There are a lot of people out there with bad opinions. We all think differently, believe different things, and process information in our own way, so the combination of all of those factors can lead to differing ideas and thoughts that you might believe are insane. When someone tells you something that seems too good to be true, your first thought is to ask them to prove it. That is fairly standard as the minimum thing that you need to back up a thought. If you can show your work, it gives validity to the things that you say. With that, people like to use facts, figures, data, and charts to back up their ideas. This is a great way to communicate information, but it can also be used by the forces of evil to corrupt the information that we receive. Media literacy matters and the ability to discern good from bad data is a skill that we should all possess. Here are a few ways to look out for how people will manipulate graphs to manipulate you.

Sample Size

In any sort of study, it is important to know the size of the sample. In any case, when you are looking to gather data, the larger the sample that you can create, the more accurate data that you will receive.

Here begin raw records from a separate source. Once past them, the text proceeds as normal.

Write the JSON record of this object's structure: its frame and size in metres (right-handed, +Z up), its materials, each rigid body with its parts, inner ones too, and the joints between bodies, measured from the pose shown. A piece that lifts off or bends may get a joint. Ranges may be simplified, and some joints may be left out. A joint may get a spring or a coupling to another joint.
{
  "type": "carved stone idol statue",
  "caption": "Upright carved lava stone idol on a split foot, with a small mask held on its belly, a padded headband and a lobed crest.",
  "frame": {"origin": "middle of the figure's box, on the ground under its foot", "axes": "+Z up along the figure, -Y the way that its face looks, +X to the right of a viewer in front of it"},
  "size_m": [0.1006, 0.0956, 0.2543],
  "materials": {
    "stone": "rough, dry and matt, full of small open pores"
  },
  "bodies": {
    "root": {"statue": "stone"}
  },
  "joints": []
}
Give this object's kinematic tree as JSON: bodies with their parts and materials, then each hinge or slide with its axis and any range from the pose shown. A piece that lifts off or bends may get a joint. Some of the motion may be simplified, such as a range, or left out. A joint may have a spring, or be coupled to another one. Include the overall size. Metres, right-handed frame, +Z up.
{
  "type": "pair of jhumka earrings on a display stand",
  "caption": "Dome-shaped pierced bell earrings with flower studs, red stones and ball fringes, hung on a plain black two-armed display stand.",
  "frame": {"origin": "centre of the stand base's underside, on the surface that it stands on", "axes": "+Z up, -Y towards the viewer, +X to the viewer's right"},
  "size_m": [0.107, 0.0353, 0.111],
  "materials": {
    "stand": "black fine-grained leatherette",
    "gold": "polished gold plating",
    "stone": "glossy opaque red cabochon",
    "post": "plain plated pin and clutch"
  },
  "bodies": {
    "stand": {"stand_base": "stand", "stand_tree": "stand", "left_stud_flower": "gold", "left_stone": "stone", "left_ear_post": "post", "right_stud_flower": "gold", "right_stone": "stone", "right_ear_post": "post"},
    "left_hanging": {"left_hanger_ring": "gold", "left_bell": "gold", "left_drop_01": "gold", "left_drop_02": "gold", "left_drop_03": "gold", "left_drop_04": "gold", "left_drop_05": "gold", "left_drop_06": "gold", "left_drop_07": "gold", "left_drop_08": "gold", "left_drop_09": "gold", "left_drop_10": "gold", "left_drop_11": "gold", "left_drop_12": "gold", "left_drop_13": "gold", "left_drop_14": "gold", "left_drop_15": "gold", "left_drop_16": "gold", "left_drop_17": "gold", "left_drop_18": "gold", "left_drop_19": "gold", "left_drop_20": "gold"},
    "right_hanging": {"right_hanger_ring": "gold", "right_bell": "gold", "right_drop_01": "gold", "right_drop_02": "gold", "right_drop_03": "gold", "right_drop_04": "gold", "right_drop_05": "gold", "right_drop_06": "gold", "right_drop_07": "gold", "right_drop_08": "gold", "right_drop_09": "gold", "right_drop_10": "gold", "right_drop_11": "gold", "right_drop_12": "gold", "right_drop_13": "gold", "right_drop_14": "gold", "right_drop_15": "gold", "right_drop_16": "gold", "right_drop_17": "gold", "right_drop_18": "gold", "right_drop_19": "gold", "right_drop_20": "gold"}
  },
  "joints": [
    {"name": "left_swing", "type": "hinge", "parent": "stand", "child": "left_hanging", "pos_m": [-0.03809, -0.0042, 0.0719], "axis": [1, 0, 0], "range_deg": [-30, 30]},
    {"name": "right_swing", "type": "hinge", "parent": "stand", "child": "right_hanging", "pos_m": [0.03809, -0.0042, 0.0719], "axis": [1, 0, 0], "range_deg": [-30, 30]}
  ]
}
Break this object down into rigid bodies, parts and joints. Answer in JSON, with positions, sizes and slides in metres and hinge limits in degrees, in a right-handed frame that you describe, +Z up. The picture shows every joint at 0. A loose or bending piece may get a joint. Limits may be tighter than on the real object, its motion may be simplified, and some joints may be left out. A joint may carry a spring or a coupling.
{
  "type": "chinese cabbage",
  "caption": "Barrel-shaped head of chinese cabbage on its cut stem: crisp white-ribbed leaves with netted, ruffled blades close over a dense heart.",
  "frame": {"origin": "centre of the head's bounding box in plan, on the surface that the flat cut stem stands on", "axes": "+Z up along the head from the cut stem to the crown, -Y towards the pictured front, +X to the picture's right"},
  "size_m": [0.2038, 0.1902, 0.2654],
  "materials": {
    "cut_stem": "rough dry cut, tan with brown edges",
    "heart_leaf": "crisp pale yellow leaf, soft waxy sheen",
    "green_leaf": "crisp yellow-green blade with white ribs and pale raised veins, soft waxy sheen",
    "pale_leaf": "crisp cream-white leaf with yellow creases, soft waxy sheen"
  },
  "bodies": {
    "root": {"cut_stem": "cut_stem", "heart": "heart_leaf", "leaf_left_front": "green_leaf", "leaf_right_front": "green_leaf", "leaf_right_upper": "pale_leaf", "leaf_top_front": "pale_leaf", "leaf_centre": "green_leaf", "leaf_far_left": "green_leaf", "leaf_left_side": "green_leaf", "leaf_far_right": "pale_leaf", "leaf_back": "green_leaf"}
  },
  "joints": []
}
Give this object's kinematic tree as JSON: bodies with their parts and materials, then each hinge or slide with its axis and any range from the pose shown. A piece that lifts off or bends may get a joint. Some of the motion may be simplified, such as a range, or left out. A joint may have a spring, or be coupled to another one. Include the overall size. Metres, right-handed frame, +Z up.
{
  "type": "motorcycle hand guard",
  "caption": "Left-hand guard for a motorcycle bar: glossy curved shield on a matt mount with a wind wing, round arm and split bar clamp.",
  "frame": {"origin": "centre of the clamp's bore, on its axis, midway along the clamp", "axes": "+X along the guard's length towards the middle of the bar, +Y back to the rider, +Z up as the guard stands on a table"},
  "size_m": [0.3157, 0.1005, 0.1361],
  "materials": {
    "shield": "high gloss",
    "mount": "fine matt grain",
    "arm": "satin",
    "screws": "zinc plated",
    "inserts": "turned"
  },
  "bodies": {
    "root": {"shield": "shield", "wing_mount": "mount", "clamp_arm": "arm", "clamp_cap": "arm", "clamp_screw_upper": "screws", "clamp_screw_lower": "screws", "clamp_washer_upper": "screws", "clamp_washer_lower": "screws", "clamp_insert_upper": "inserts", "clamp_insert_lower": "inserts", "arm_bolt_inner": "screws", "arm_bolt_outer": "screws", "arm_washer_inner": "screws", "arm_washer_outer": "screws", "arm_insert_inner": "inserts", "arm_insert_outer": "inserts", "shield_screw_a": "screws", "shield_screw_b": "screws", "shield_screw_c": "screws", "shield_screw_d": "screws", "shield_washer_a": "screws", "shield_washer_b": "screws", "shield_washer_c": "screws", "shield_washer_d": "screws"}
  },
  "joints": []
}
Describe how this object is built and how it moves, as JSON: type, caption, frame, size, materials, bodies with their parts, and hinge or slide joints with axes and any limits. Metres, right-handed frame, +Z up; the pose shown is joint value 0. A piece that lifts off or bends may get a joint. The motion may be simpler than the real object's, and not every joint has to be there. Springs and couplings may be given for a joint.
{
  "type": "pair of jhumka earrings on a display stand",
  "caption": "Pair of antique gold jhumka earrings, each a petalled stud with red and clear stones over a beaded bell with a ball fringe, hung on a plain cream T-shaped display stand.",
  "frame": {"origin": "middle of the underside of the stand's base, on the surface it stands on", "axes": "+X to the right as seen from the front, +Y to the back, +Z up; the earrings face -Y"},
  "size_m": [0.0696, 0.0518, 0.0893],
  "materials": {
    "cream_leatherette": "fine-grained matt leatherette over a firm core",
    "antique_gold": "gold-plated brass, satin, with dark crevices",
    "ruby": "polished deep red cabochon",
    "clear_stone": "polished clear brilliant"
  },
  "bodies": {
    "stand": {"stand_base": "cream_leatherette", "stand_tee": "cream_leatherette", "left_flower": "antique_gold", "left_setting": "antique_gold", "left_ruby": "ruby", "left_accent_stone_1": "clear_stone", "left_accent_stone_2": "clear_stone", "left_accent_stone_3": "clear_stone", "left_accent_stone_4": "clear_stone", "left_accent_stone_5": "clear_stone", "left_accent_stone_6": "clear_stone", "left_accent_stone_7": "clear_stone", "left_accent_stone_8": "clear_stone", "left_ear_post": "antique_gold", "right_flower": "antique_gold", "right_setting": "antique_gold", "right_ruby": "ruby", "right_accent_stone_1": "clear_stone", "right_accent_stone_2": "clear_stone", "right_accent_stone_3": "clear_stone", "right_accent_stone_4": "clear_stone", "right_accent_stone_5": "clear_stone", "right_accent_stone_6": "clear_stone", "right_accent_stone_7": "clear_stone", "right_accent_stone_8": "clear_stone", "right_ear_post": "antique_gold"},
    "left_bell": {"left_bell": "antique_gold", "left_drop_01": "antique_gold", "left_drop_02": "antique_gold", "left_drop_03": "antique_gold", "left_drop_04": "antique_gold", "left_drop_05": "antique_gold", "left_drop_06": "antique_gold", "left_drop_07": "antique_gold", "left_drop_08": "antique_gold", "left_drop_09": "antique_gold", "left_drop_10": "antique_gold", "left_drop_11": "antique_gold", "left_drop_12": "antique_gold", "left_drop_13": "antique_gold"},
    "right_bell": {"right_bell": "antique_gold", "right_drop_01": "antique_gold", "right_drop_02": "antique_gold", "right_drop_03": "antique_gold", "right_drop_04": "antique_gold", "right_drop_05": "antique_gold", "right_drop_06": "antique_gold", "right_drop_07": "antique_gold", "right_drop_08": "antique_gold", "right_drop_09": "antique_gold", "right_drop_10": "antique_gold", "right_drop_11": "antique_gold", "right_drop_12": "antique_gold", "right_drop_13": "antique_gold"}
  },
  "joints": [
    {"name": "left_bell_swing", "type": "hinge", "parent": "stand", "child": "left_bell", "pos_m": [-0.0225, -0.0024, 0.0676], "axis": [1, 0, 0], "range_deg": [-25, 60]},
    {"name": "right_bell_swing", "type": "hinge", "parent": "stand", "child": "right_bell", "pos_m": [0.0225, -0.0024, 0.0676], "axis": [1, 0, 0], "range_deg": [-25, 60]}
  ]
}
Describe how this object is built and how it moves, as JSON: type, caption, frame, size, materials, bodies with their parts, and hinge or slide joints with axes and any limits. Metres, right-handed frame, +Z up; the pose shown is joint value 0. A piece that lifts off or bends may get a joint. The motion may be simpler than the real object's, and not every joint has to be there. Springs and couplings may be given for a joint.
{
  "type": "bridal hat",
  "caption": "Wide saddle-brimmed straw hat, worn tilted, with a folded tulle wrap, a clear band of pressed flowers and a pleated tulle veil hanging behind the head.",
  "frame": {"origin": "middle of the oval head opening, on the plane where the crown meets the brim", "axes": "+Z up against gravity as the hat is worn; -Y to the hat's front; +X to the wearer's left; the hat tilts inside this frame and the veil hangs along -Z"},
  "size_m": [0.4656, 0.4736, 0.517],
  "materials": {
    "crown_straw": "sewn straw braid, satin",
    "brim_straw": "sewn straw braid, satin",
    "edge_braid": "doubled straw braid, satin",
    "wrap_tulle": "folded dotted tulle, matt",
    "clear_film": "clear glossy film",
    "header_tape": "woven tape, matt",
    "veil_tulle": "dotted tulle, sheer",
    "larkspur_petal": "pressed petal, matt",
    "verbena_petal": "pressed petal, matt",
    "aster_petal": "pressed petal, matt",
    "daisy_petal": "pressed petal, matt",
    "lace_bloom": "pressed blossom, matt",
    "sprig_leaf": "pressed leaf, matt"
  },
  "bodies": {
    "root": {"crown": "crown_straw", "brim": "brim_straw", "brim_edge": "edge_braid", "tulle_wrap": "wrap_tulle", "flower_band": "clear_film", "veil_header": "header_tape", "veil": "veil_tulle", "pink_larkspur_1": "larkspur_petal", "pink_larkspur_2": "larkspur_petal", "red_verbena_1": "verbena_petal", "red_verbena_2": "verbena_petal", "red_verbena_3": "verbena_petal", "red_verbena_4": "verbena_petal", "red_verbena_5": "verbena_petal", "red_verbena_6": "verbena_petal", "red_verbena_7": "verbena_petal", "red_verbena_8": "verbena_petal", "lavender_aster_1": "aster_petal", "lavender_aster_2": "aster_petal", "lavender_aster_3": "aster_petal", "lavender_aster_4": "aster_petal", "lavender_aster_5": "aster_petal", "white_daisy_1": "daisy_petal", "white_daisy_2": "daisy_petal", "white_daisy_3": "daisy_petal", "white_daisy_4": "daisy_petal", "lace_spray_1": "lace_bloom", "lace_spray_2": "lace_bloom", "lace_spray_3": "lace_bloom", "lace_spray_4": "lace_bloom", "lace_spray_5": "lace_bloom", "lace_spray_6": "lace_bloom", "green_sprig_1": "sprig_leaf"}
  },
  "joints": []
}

For example, if I were to tests the idea that a coin flip is truly 50-50, I might flip a coin over and over and record the results. If I only do this two times, there is a 50 percent chance that I get the same thing both times. When you increase that to 5 tries, there is only a 6% chance of hitting the same thing every time. As you increase the sample size, you are much more likely to flip a similar number of heads as tails because the numbers normalize over time. Sample size is not always as simple as just collecting data point because you might be limited in scope or money. That said, a small sample can’t be seen as representative, no matter how hard you try.

Inconsistent Intervals

This might be the most prevalent and dangerous, so it is important to always look at the two axes when looking at any kind of bar or line graph. An example of this going wrong is when the time frames on the x-axis are not equal. If you start with a three month chunk for the first data point, you can’t use a 10 month chunk for the second. When you start to mix time frames, you are comparing what you want to compare, not the objective facts. You might also notice an oddly narrow graph to highlight a large difference. If you start the y-axis at 32 and end at 38, you will notice a stark difference between 33 and 37, especially if the increments are by halves or fifths. If you put that same data in a chart where the y-axis is going from 0 to 100, they will seem relatively close. It is all how you choose to present the data and that can be used for both good and evil.